I am trying to create a dataproc cluster and point to a remote Hive metastore in order to access the Hive tables from this cluster. I am using the below create cluster command to create a Dataproc 2.0 cluster with connection to remote Hive metastore:
Create Cluster Command:
gcloud dataproc clusters create wl1-cluster-1 \
--region us-east1 \
--subnet projects/shared-vpc-admin/regions/us-east1/subnetworks/dev-us-east1-01 \
--enable-component-gateway \
--no-address \
--scopes 'https://www.googleapis.com/auth/cloud-platform' \
--master-machine-type n1-standard-32 \
--master-boot-disk-size 1000 \
--num-workers 10 \
--worker-machine-type n1-standard-32 \
--worker-boot-disk-size 1000 \
--image-version 2.0-debian10 \
--properties 'spark:spark.sql.hive.metastore.version=2.3.0,spark:spark.sql.hive.metastore.jars=maven,hive:hive.metastore.schema.verification=false,hive:javax.jdo.option.ConnectionURL=jdbc:mysql://test-mysql.gcp-dev.glb.us.mycompany.net:3306/metastore,hive:javax.jdo.option.ConnectionUserName=metastore,hive:javax.jdo.option.ConnectionPassword=XXXX' \
--project sample_gcp_project
But it is failing during the step activate-component-hive-metastore.
Error Message:
<13>Sep 10 05:47:06 google-dataproc-startup[1734]: <13>Sep 10 05:47:06 activate-component-hive-metastore[3064]: nc: connect to wl1-cluster-1-m port 9083 (tcp) failed: Connection refused
<13>Sep 10 05:47:07 google-dataproc-startup[1734]: <13>Sep 10 05:47:07 activate-component-hive-metastore[3064]: nc: connect to wl1-cluster-1-m port 9083 (tcp) failed: Connection refused
<13>Sep 10 05:47:07 google-dataproc-startup[1734]: <13>Sep 10 05:47:07 activate-component-hive-metastore[3064]: 'nc -v -z -w 1 wl1-cluster-1-m 9083' attempt 23 failed! Sleeping 1s.
Few questions:
By default, there is a Metastore service running on the (1st) master node of a Dataproc cluster, the default port is 9083, and Hive Server2 is configured to use it.
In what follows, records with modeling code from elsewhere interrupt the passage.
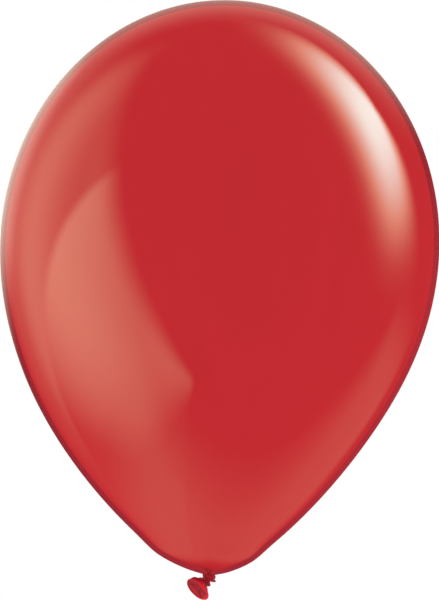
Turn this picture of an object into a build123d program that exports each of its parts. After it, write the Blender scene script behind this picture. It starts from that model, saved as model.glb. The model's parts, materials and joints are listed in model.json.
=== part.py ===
"""Knotted latex balloon: an inflated envelope, its gathered neck, the knot and the rolled mouth.

Millimetres. +Z runs up the envelope's axis and -Y is the front, the side that the mouth leans to.
The origin is the middle of the pinched throat, where a ribbon is tied or a clip grips.
"""
import os
from math import asin, hypot, sin, sqrt

from build123d import *

os.makedirs("parts", exist_ok=True)

# Envelope: a drop whose axis is straight at the top and bends towards the throat below
widest_radius = 140.0
widest_height = 208.4  # of the widest level, above the throat
crown_rise = 157.5  # from the widest level to the crown
end_radius = 33.0  # rounding of the drop's lower end
axis_offset = 11.2  # how far the throat stands to the right of the straight axis
bend_height = 118.0  # the axis is straight above this level
envelope_wall = 0.35  # the blown film itself is about 0.02
level_count = 12  # levels that the lower half is drawn through

# Neck: the film gathered between the envelope and the knot
throat_radius = 4.2
neck_radius = 2.3
neck_drop = 4.2  # how far it reaches below the throat
neck_clearance = 0.1  # of its rounded top below the throat
joint_gap = 0.3  # between pieces that turn on each other

# Knot: two flattened turns of the neck
wrap_radius = 4.6
wrap_thickness = 2.6
wrap_centre = (0.4, -0.2, -4.0)
wrap_tilt = 15.0  # degrees, of its axis from the vertical, towards the mouth
tuck_radius = 3.9
tuck_thickness = 3.6
turn_rounding = 0.42  # edge radius of a turn, as a share of its thickness

# Mouth: the free end of the neck, flared and finished by a rolled bead
mouth_direction = Vector(-0.565, -0.50, -0.652).normalized()
mouth_centre = Vector(-6.6, -6.4, -11.0)
mouth_radius = 8.1  # to the middle of the bead
bead_radius = 0.8
tail_length = 5.6  # from the flop pivot to the mouth's plane
tail_root_radius = 1.6
tail_wall = 0.5
tail_ball_radius = 2.4
tail_straight = 3.0  # length of the narrow root before it flares
tail_flare_rounding = 2.0

neck_pivot = Vector(0, 0, -neck_radius - neck_clearance)
tail_pivot = mouth_centre - mouth_direction * tail_length
mouth_side = Vector(0, 0, 1).cross(mouth_direction).normalized()


def drop(height):
    """Radius of the drop at a height, and its slope; the curvature runs on through the widest level."""
    if height >= widest_height:
        rise = (height - widest_height) / crown_rise
        radius = widest_radius * sqrt(1 - rise**2)
        return radius, -(widest_radius**2) * rise / (crown_rise * radius)
    depth = 1 - height / widest_height
    square = (widest_height / crown_rise) ** 2
    fourth = 2 * end_radius * widest_height / widest_radius**2 - 3 + square
    cube = 1 - square - fourth
    radius = widest_radius * sqrt(1 - square * depth**2 - cube * depth**3 - fourth * depth**4)
    growth = 2 * square * depth + 3 * cube * depth**2 + 4 * fourth * depth**3
    return radius, widest_radius**2 * growth / (2 * radius * widest_height)


def film_level(angle, inset):
    """Radius and height of the film at an angle below the widest level, moved inwards by inset."""
    height = widest_height * (1 - sin(angle))
    radius, slope = drop(height)
    tilt = hypot(1, slope)
    return radius - inset / tilt, height + inset * slope / tilt


def axis_shift(height):
    """How far the drop's axis stands to the left of the throat at a height."""
    bend = max(0.0, 1 - height / bend_height)
    return -axis_offset * (1 - bend**2)


# The lowest level is where the drop has narrowed to the throat
end_height = throat_radius**2 / (2 * end_radius)
lowest_angle = asin(1 - end_height / widest_height)
straight_axis = Axis((-axis_offset, 0, 0), (0, 0, 1))

with BuildPart() as envelope:
    for inset, mode in ((0.0, Mode.ADD), (envelope_wall, Mode.SUBTRACT)):
        for level in range(level_count):
            radius, height = film_level(lowest_angle * (1 - level / (level_count - 1)), inset)
            with BuildSketch(Plane((axis_shift(height), 0, height))):
                Circle(radius)
        loft(mode=mode)
        with BuildSketch(Plane.XZ):
            with BuildLine():
                centre = (-axis_offset, widest_height)
                outer = EllipticalCenterArc(
                    centre, widest_radius - inset, crown_rise - inset, start_angle=0, arc_size=90
                )
                Polyline(outer @ 1, centre, outer @ 0)
            make_face()
        revolve(axis=straight_axis, mode=mode)
envelope.part.label = "envelope"
export_step(envelope.part, "parts/envelope.step")

# The neck's rounded top rolls under the envelope about its own centre
with BuildPart() as neck_gather:
    with BuildSketch(Plane(neck_pivot, z_dir=(0, 0, -1))):
        Circle(neck_radius)
    extrude(amount=neck_drop + neck_pivot.Z)
    with Locations(neck_pivot):
        Sphere(neck_radius, arc_size1=0, align=(Align.CENTER, Align.CENTER, Align.MIN))
neck_gather.part.label = "neck_gather"
export_step(neck_gather.part, "parts/neck_gather.step")


def rounded_turn(plane, radius, thickness):
    """One flattened turn of the knot, rounded at both rims."""
    with BuildSketch(plane) as outline:
        Circle(radius)
    extrude(outline.sketch, amount=thickness / 2, both=True)
    fillet(edges(), turn_rounding * thickness)


# The upper turn goes round the neck, which twists in its round recess
with BuildPart() as knot_wrap:
    wrap_axis = Vector(0, 0, -1).rotate(Axis((0, 0, 0), mouth_side), -wrap_tilt)
    rounded_turn(Plane(wrap_centre, x_dir=mouth_side, z_dir=wrap_axis), wrap_radius, wrap_thickness)
    with BuildSketch(Plane.XY.offset(-neck_drop - joint_gap)):
        Circle(neck_radius + joint_gap)
    extrude(amount=neck_drop, mode=Mode.SUBTRACT)
knot_wrap.part.label = "knot_wrap"
export_step(knot_wrap.part, "parts/knot_wrap.step")

# The lower turn lies against the upper one and holds the root of the tail
with BuildPart() as knot_tuck:
    tuck_centre = tail_pivot - mouth_direction * tuck_thickness / 2
    rounded_turn(Plane(tuck_centre, x_dir=mouth_side, z_dir=mouth_direction), tuck_radius, tuck_thickness)
    add(knot_wrap.part, mode=Mode.SUBTRACT)
    with Locations(tail_pivot):
        Sphere(tail_ball_radius + joint_gap, mode=Mode.SUBTRACT)
knot_tuck.part.label = "knot_tuck"
export_step(knot_tuck.part, "parts/knot_tuck.step")

# Profiles of the mouth are drawn outwards and along its axis
mouth_profile = Plane(tail_pivot, x_dir=mouth_side, z_dir=mouth_side.cross(mouth_direction))
mouth_axis = Axis(tail_pivot, mouth_direction)

with BuildPart() as lip_bead:
    with BuildSketch(mouth_profile):
        with Locations((mouth_radius, tail_length)):
            Circle(bead_radius)
    revolve(axis=mouth_axis)
lip_bead.part.label = "lip_bead"
export_step(lip_bead.part, "parts/lip_bead.step")

with BuildPart() as tail_funnel:
    with BuildSketch(mouth_profile):
        with BuildLine():
            FilletPolyline(
                (tail_root_radius, 0),
                (tail_root_radius, tail_straight),
                (mouth_radius, tail_length),
                radius=tail_flare_rounding,
            )
            offset(amount=tail_wall, side=Side.LEFT)
        make_face()
    revolve(axis=mouth_axis)
    with Locations(tail_pivot):
        Sphere(tail_ball_radius)
    add(lip_bead.part, mode=Mode.SUBTRACT)
tail_funnel.part.label = "tail_funnel"
export_step(tail_funnel.part, "parts/tail_funnel.step")
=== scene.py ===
import json
from math import atan2, cos, exp, pi, radians, sin, sqrt

import bmesh
import bpy
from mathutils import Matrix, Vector


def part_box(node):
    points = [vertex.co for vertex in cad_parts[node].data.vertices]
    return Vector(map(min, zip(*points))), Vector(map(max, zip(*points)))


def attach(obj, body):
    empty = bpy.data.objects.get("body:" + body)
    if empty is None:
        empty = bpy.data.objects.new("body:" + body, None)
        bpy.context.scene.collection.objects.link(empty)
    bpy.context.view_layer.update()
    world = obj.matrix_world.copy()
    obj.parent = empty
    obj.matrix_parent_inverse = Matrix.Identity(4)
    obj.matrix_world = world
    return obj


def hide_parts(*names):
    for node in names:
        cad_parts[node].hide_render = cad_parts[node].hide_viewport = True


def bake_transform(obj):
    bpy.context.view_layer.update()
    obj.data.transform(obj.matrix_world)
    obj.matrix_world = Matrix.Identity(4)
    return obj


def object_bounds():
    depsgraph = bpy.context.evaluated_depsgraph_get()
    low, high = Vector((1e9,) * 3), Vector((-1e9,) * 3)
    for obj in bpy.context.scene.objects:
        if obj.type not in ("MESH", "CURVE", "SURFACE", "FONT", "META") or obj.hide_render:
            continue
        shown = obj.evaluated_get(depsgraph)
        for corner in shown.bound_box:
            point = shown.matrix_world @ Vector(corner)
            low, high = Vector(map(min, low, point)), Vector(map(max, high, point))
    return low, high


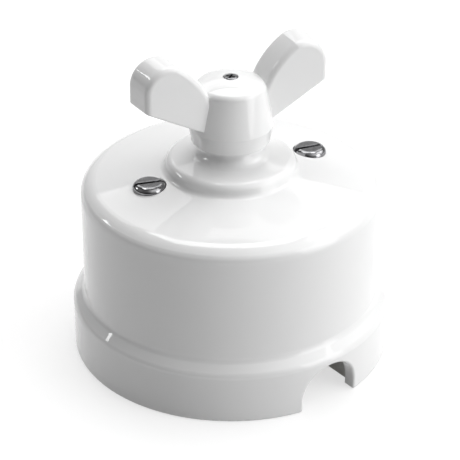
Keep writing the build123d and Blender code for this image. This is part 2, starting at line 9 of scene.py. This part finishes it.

In /etc/hive/conf/hive-site.xml
, you will find:
<property>
<name>hive.metastore.uris</name>
<value>thrift://<master-hostname>:9083</value>
</property>
If you need the HiveServer2 of your cluster:
to use the Metastore of another cluster, set --properties hive:hive.metastore.uris=thrift://<another-cluster-master-hostname>:9083
.
or to use the managed Dataproc Metastore Service, follow this instruction, for example:
gcloud dataproc clusters create example-cluster \
--dataproc-metastore=projects/PROJECT_ID/locations/LOCATION/services/example-service \
--region=LOCATION
The clusters/Metastore need to be in the same VPC network to communicate with each other through internal IP (or hostname).
Spark in the cluster is automatically configured to use the Hive config hive.metastore.uris
to find the Metastore, you don't need any additional config in your Spark code.